Vision capture and automated check-in move a truck through the gate in seconds instead of minutes. Multiply that across every arrival and you cut dwell, shrink detention exposure, and turn the yard faster without adding a lane or a clerk. Not to mention the opportunity to replace RFID solutions. 

Labor

Computer vision does the work people used to do on foot. The system always knows what's in the yard and where it sits, so your team doesn’t manage millions of inventory by walking around the lot. 

Error reduction

Load verification confirms the right trailer is at the right door with the right freight before it moves. That means fewer mis-ships, fewer OS&D claims, and a secure chain of custody. 

Fines and fraud

D&D charges get slashed when trucks can move quickly and efficiently through the lot, compliance exposure decreases when every move is CTPAT compliant, and carrier verification happens even before the truck arrives, and before the load is stolen. 

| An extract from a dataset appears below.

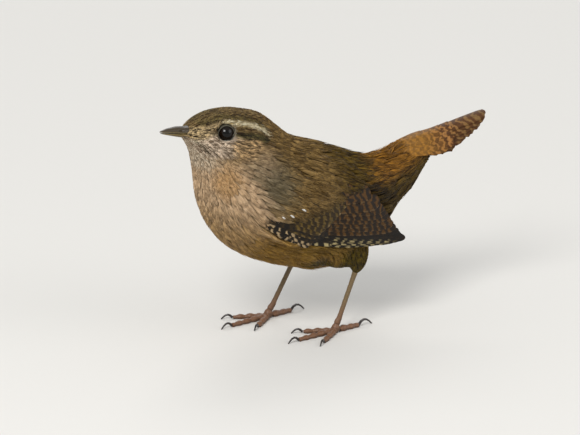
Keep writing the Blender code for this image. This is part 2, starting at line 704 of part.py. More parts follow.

It makes no sense for buyers to keep accepting legacy CV that's priced and built like the enterprise SaaS of the 2010s.

We're in a new era, and technology buyers deserve better ROI on their investment. That means affordable computer vision that's part of the yard platform you already run, working the gate, the lanes, and the dock instead of sitting in a separate six-figure silo.

I'm a longtime SaaS veteran, and what I'm seeing in the CV market has me excited for the value this new generation of tools will deliver, at a price point that finally makes sense.